REQUIREMENT:
Check each line of the records below for the word "which" and copy those where it appears.

==== RAW DATA

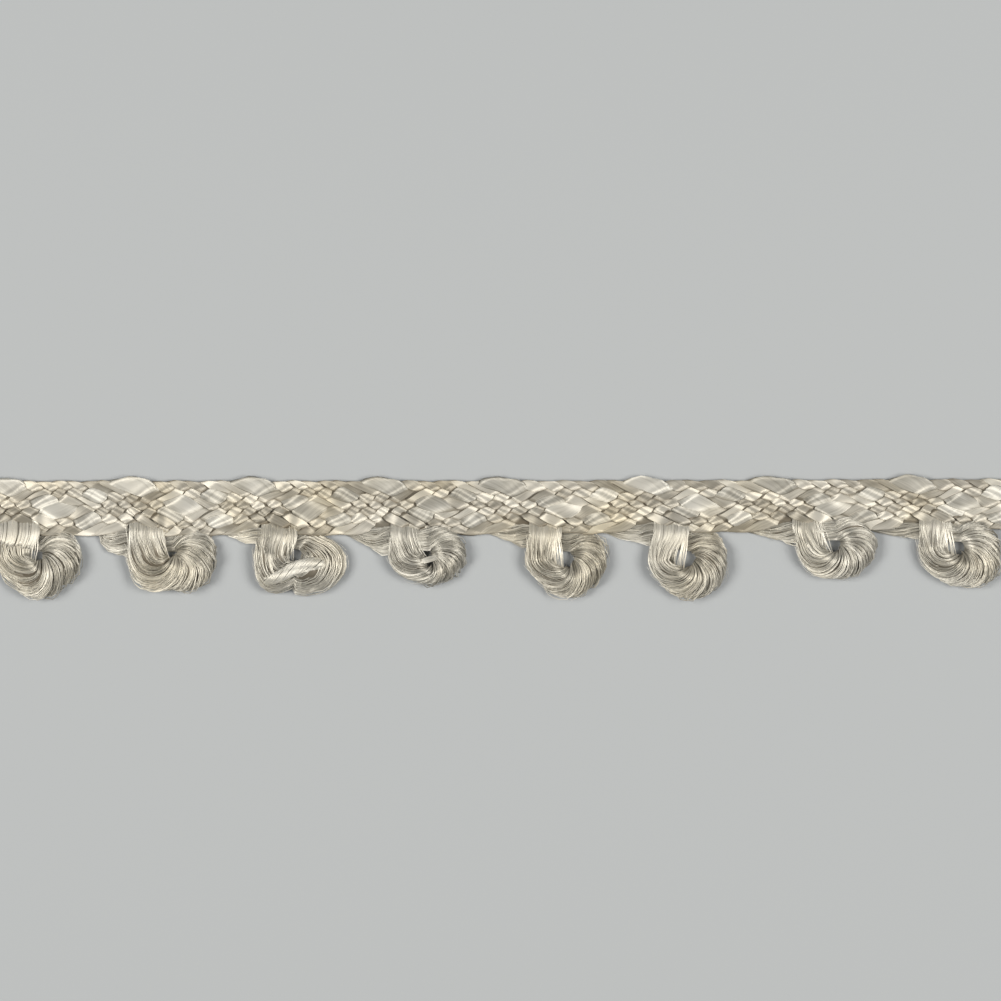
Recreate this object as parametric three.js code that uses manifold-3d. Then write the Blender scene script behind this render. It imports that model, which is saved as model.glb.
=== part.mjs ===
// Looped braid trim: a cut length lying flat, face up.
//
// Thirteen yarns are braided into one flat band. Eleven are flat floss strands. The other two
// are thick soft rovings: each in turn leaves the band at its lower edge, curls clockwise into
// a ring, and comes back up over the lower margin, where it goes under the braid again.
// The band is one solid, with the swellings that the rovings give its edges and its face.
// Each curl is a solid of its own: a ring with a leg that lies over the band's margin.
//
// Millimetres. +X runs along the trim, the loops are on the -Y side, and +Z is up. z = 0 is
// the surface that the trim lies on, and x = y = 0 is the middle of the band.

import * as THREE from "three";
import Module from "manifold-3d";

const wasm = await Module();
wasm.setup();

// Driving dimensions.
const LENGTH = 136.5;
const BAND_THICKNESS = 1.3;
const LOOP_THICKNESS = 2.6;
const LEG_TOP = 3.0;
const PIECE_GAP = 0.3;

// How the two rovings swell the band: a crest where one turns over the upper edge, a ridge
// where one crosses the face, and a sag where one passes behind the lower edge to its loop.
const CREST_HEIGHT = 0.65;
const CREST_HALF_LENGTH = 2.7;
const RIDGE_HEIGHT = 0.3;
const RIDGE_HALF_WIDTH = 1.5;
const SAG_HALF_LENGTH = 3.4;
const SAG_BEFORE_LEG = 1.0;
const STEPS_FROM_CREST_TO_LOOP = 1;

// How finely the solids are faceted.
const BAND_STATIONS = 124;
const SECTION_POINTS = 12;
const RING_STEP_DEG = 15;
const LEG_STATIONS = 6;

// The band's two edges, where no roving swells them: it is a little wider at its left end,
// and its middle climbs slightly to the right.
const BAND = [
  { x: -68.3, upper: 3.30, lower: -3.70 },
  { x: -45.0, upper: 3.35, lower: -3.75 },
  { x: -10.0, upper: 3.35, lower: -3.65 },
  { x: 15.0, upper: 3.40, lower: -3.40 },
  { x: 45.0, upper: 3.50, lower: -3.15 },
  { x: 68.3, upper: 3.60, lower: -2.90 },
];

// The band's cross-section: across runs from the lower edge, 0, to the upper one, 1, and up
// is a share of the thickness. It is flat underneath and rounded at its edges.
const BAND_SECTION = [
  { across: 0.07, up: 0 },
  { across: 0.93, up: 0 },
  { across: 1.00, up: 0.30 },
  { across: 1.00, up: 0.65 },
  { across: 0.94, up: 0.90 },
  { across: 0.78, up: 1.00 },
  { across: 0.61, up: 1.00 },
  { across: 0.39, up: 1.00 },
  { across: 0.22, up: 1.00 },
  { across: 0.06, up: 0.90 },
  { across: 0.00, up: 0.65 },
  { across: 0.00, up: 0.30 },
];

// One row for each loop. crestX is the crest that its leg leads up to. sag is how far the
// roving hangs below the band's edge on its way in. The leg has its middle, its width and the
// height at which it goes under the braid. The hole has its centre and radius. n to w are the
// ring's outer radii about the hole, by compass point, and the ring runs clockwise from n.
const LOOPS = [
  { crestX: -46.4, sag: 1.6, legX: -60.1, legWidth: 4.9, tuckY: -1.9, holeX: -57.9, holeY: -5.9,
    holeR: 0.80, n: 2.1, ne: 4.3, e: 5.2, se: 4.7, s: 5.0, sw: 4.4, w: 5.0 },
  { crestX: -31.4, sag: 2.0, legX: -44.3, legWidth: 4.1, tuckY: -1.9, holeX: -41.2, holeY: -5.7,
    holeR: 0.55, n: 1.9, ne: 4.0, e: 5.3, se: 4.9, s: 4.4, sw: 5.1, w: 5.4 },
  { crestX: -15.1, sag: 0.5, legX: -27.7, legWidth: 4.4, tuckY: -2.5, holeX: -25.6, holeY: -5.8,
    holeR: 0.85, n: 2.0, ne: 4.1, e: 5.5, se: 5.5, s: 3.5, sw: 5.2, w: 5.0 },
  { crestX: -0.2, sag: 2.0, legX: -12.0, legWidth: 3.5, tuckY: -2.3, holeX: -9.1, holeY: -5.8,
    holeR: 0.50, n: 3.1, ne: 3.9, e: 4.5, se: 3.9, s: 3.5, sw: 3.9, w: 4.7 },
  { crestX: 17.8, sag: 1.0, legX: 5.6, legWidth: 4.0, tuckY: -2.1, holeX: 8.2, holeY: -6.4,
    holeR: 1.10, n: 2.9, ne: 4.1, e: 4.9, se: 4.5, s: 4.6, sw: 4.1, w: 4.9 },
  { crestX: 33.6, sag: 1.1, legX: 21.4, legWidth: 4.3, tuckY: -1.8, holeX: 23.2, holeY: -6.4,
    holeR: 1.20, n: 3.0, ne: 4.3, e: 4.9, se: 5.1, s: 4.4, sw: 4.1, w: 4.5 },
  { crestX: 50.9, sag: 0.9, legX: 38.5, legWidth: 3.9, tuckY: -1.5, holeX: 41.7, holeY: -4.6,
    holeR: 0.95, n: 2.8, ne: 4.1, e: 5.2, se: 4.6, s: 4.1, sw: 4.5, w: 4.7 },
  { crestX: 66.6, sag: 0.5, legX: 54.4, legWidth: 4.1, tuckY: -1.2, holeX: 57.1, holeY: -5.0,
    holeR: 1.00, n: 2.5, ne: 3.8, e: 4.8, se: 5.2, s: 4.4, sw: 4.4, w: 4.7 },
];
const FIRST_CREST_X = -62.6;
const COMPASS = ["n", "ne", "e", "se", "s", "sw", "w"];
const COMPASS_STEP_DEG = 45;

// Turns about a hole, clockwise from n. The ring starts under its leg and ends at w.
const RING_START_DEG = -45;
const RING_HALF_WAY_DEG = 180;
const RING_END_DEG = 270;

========
==== RAW DATA

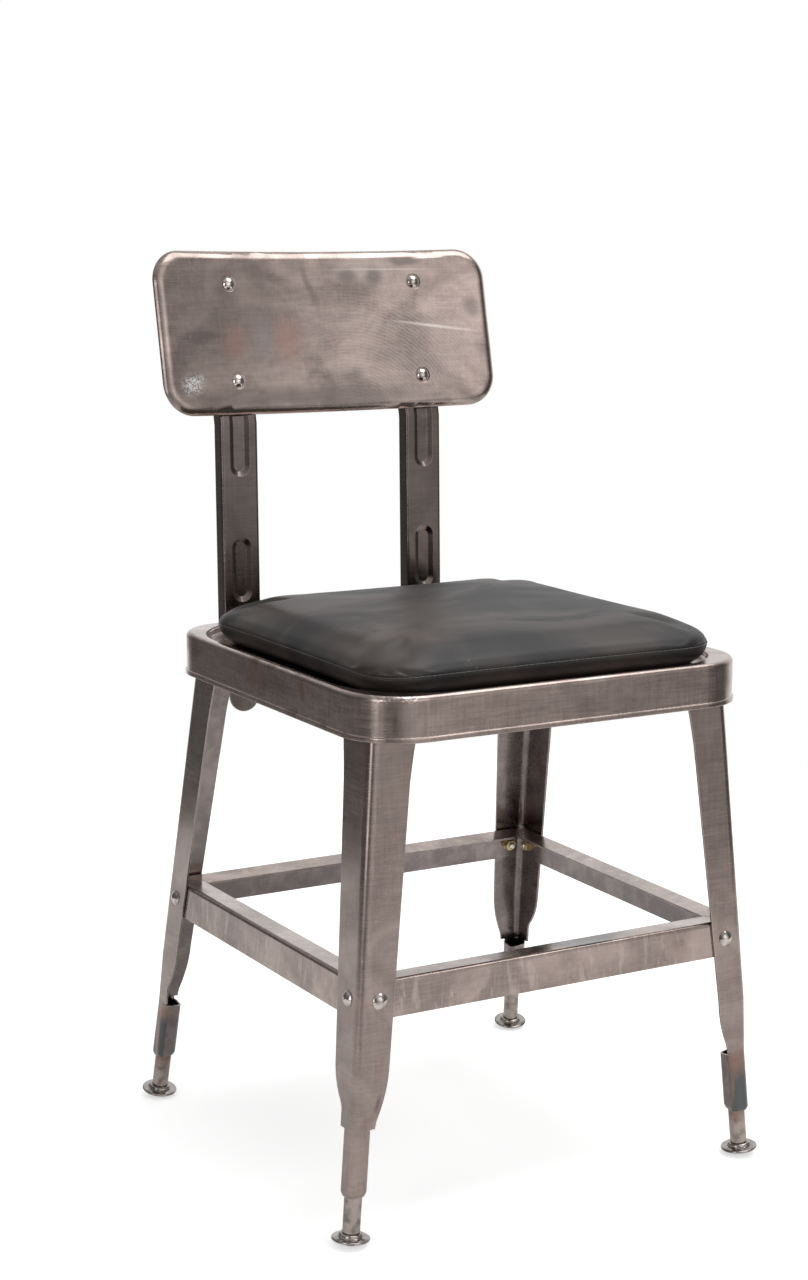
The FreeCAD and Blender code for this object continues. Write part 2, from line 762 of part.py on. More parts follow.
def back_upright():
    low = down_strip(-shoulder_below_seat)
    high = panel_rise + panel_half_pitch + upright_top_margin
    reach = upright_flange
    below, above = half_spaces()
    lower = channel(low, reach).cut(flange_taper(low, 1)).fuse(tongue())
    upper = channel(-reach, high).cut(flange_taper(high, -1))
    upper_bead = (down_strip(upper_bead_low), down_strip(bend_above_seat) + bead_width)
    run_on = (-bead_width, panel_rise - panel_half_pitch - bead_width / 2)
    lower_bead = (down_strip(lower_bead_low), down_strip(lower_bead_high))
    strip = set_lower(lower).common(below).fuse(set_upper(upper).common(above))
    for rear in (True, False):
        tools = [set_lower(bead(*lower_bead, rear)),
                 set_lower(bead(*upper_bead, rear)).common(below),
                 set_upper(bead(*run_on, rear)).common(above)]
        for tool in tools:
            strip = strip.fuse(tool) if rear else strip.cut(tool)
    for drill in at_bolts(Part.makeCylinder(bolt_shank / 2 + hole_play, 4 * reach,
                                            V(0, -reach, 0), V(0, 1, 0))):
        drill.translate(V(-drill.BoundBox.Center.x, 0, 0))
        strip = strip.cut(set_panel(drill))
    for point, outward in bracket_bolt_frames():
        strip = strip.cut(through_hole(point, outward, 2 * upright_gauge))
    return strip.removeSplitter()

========

TASK SOLUTION:
Recreate this object as parametric three.js code that uses manifold-3d. Then write the Blender scene script behind this render. It imports that model, which is saved as model.glb.
// height at which it goes under the braid. The hole has its centre and radius. n to w are the